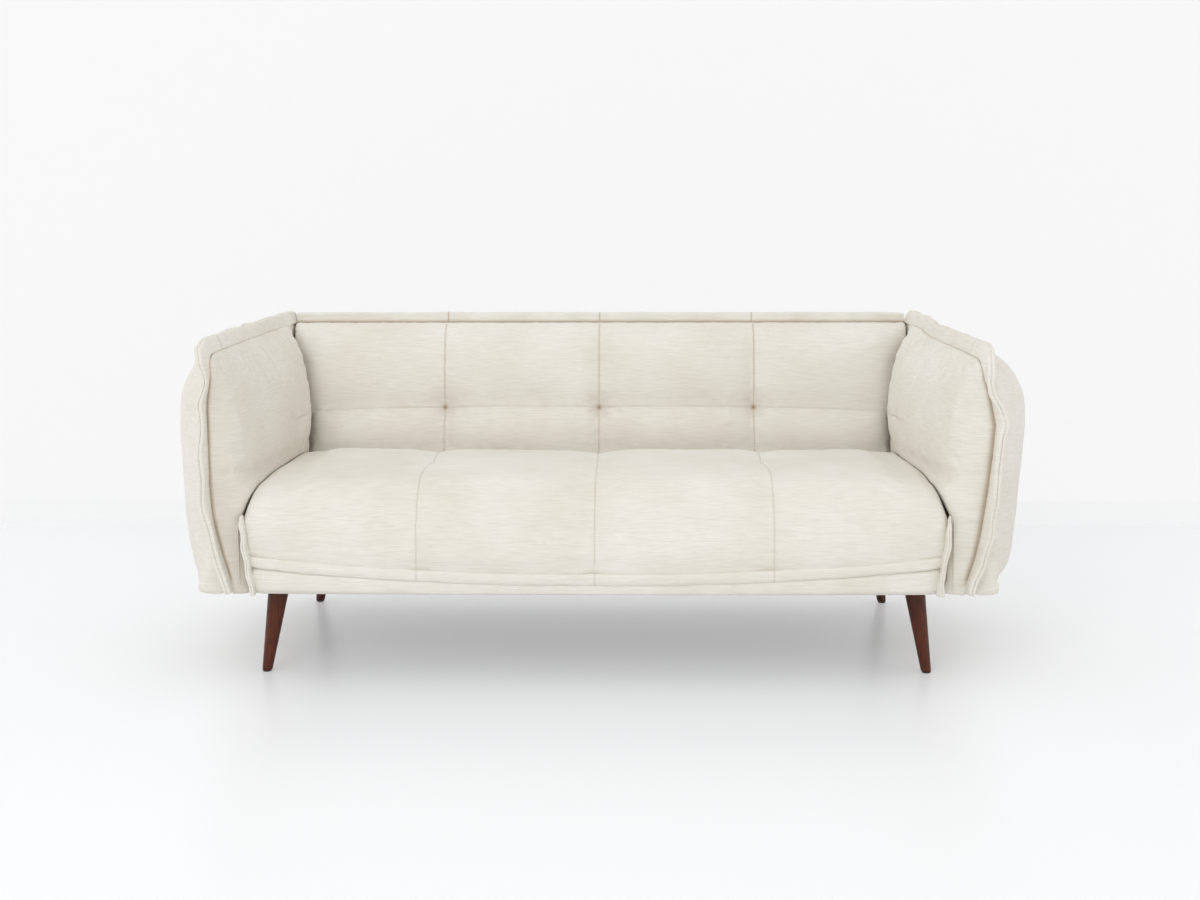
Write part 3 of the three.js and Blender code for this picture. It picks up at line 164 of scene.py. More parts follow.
def slub_linen():
    """Slub linen: dull, pale oatmeal, with long uneven threads that lie level along each panel,
    some a little lighter and some a little darker than the cloth."""
    material, tree, shader, where = start_material("slub linen, oatmeal")
    place, facing = where.outputs["Object"], where.outputs["Normal"]

    # A thread is 0.6 mm thick: drawn 2.2 mm thick, so that it shows from where the camera stands.
    # A slub in it is about 40 mm long.
    thread, slub = 0.0022, 0.040
    upright = add(tree, "ShaderNodeMapping", Vector=place, Scale=(1 / slub, 1 / slub, 1 / thread))
    level = add(tree, "ShaderNodeMapping", Vector=place, Scale=(1 / slub, 1 / thread, 1 / slub))
    parts = add(tree, "ShaderNodeSeparateXYZ", Vector=facing)
    size = add(tree, "ShaderNodeMath", {"operation": "ABSOLUTE"}, _0=parts.outputs["Z"])
    flat = add(tree, "ShaderNodeMapRange", Value=size.outputs[0], From_Min=0.55, From_Max=0.8)
    threads = []
    for lay in (upright, level):
        made = add(tree, "ShaderNodeTexNoise", Vector=lay.outputs[0], Scale=1, Detail=3, Roughness=0.6)
        threads.append(made.outputs["Fac"])
    woven = add(tree, "ShaderNodeMix", Factor=flat.outputs[0], A=threads[0], B=threads[1])
    woven = woven.outputs[0]

    # The dye takes unevenly over a hand's width
    cloudy = add(tree, "ShaderNodeTexNoise", Vector=place, Scale=1 / 0.18, Detail=2)
    thread_tint = ramp(tree, woven, [
        (0.26, linear("#DDD8CE")), (0.5, linear("#E5E2D9")),
        (0.66, linear("#E9E6DE")), (0.76, linear("#F4F3EE")),
    ])
    cloud_tint = ramp(tree, cloudy.outputs["Fac"], [(0.3, linear("#F8F6F2")), (0.7, linear("#FFFFFF"))])
    tint = multiply(tree, 1.0, thread_tint, cloud_tint)
    # Painted shade: the seam attribute darkens and warms the cloth in seams, tufts and crevices, on the back
    # beside the arms and above the seat, and on the arms' insides, where little light reaches
    seam = add(tree, "ShaderNodeAttribute", {"attribute_name": "seam"})
    dark = multiply(tree, seam.outputs["Fac"], tint, linear("#AC8E6A"))

    weave = add(tree, "ShaderNodeTexNoise", Vector=place, Scale=1 / 0.0024, Detail=1)
    height = add(
        tree, "ShaderNodeMath", {"operation": "MULTIPLY_ADD"}, _0=weave.outputs["Fac"], _1=0.4, _2=woven,
    )
    feed(
        tree, shader, Base_Color=dark, Normal=bump(tree, height.outputs[0], 0.35, 0.0006), Roughness=0.92,
        Specular_IOR_Level=0.25, Sheen_Weight=0.12, Sheen_Roughness=0.5,
    )
    return material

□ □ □

▶ **Aim**
Could you quote the material above in full, exactly as it stands?

▶ **In response**
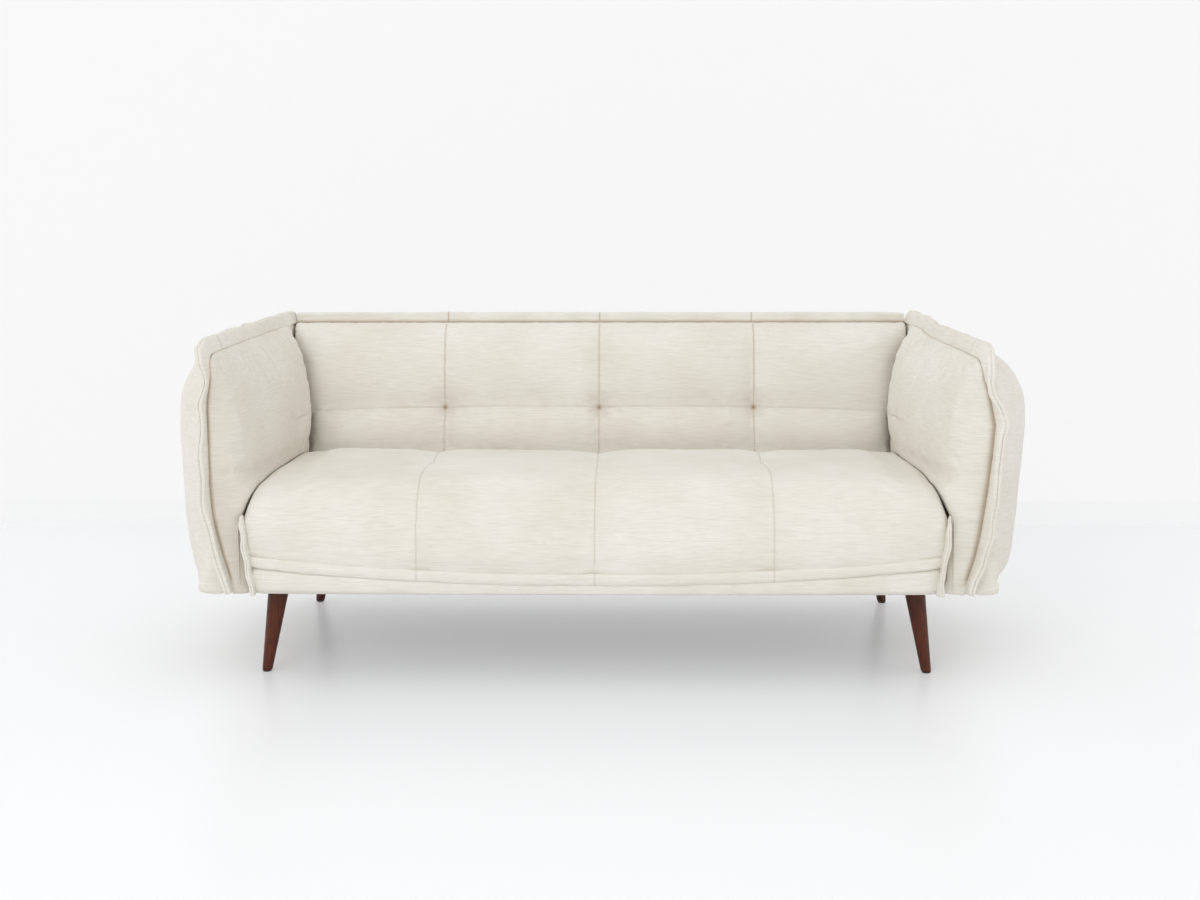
Write part 3 of the three.js and Blender code for this picture. It picks up at line 164 of scene.py. More parts follow.
def slub_linen():
    """Slub linen: dull, pale oatmeal, with long uneven threads that lie level along each panel,
    some a little lighter and some a little darker than the cloth."""
    material, tree, shader, where = start_material("slub linen, oatmeal")
    place, facing = where.outputs["Object"], where.outputs["Normal"]

    # A thread is 0.6 mm thick: drawn 2.2 mm thick, so that it shows from where the camera stands.
    # A slub in it is about 40 mm long.
    thread, slub = 0.0022, 0.040
    upright = add(tree, "ShaderNodeMapping", Vector=place, Scale=(1 / slub, 1 / slub, 1 / thread))
    level = add(tree, "ShaderNodeMapping", Vector=place, Scale=(1 / slub, 1 / thread, 1 / slub))
    parts = add(tree, "ShaderNodeSeparateXYZ", Vector=facing)
    size = add(tree, "ShaderNodeMath", {"operation": "ABSOLUTE"}, _0=parts.outputs["Z"])
    flat = add(tree, "ShaderNodeMapRange", Value=size.outputs[0], From_Min=0.55, From_Max=0.8)
    threads = []
    for lay in (upright, level):
        made = add(tree, "ShaderNodeTexNoise", Vector=lay.outputs[0], Scale=1, Detail=3, Roughness=0.6)
        threads.append(made.outputs["Fac"])
    woven = add(tree, "ShaderNodeMix", Factor=flat.outputs[0], A=threads[0], B=threads[1])
    woven = woven.outputs[0]

    # The dye takes unevenly over a hand's width
    cloudy = add(tree, "ShaderNodeTexNoise", Vector=place, Scale=1 / 0.18, Detail=2)
    thread_tint = ramp(tree, woven, [
        (0.26, linear("#DDD8CE")), (0.5, linear("#E5E2D9")),
        (0.66, linear("#E9E6DE")), (0.76, linear("#F4F3EE")),
    ])
    cloud_tint = ramp(tree, cloudy.outputs["Fac"], [(0.3, linear("#F8F6F2")), (0.7, linear("#FFFFFF"))])
    tint = multiply(tree, 1.0, thread_tint, cloud_tint)
    # Painted shade: the seam attribute darkens and warms the cloth in seams, tufts and crevices, on the back
    # beside the arms and above the seat, and on the arms' insides, where little light reaches
    seam = add(tree, "ShaderNodeAttribute", {"attribute_name": "seam"})
    dark = multiply(tree, seam.outputs["Fac"], tint, linear("#AC8E6A"))

    weave = add(tree, "ShaderNodeTexNoise", Vector=place, Scale=1 / 0.0024, Detail=1)
    height = add(
        tree, "ShaderNodeMath", {"operation": "MULTIPLY_ADD"}, _0=weave.outputs["Fac"], _1=0.4, _2=woven,
    )
    feed(
        tree, shader, Base_Color=dark, Normal=bump(tree, height.outputs[0], 0.35, 0.0006), Roughness=0.92,
        Specular_IOR_Level=0.25, Sheen_Weight=0.12, Sheen_Roughness=0.5,
    )
    return material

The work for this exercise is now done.